Show all lines that include the string "JSON"; copy each one.
"""
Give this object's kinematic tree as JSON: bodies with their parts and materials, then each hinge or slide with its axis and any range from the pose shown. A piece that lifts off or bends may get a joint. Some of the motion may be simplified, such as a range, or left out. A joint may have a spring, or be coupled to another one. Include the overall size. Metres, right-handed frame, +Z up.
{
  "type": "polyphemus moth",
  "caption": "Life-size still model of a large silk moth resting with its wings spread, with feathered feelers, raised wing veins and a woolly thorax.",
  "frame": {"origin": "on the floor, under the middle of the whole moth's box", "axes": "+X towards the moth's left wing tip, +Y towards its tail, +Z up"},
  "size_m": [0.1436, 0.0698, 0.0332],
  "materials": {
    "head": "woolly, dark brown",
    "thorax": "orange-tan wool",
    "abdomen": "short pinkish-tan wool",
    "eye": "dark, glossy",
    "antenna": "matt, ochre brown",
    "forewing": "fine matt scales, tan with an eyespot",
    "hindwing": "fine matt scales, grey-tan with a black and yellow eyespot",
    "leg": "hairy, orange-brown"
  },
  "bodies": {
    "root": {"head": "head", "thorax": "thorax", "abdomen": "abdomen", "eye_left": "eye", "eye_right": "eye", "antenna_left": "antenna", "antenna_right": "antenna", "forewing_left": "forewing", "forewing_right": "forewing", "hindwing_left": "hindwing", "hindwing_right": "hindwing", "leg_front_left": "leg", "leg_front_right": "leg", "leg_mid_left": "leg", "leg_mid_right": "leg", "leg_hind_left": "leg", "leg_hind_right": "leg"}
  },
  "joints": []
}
"""
"""
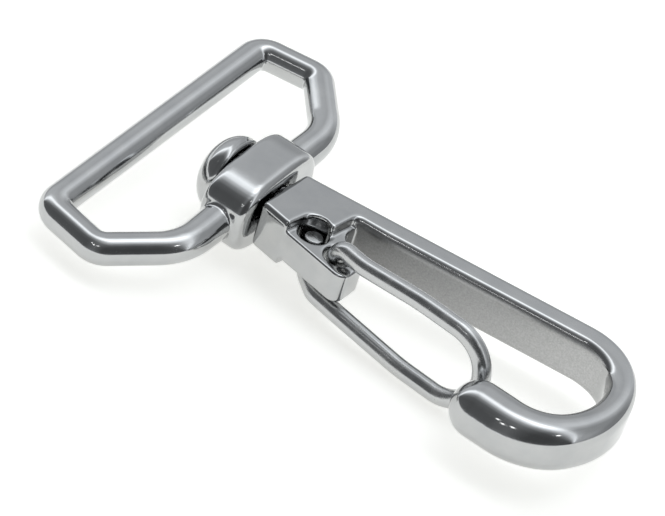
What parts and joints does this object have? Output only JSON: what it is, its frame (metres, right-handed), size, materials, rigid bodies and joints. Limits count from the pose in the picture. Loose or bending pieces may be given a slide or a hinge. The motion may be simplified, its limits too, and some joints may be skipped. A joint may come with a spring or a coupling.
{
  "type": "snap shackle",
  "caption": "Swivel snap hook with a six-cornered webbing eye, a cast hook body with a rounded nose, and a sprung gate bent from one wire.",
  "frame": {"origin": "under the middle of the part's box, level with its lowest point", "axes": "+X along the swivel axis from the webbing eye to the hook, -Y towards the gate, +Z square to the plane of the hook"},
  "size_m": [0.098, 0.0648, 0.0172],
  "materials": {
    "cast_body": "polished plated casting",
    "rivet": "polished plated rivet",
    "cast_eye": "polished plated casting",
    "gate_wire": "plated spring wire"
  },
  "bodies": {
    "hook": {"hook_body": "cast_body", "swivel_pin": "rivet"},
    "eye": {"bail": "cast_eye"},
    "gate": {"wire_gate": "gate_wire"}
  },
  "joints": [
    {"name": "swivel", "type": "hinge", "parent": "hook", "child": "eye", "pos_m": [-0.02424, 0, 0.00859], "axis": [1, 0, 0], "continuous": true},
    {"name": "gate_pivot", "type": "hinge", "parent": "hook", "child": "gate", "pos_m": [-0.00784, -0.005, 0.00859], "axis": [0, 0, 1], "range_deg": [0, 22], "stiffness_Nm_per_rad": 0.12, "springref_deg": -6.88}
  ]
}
"""
:: Solution to this task ::
Give this object's kinematic tree as JSON: bodies with their parts and materials, then each hinge or slide with its axis and any range from the pose shown. A piece that lifts off or bends may get a joint. Some of the motion may be simplified, such as a range, or left out. A joint may have a spring, or be coupled to another one. Include the overall size. Metres, right-handed frame, +Z up.
What parts and joints does this object have? Output only JSON: what it is, its frame (metres, right-handed), size, materials, rigid bodies and joints. Limits count from the pose in the picture. Loose or bending pieces may be given a slide or a hinge. The motion may be simplified, its limits too, and some joints may be skipped. A joint may come with a spring or a coupling.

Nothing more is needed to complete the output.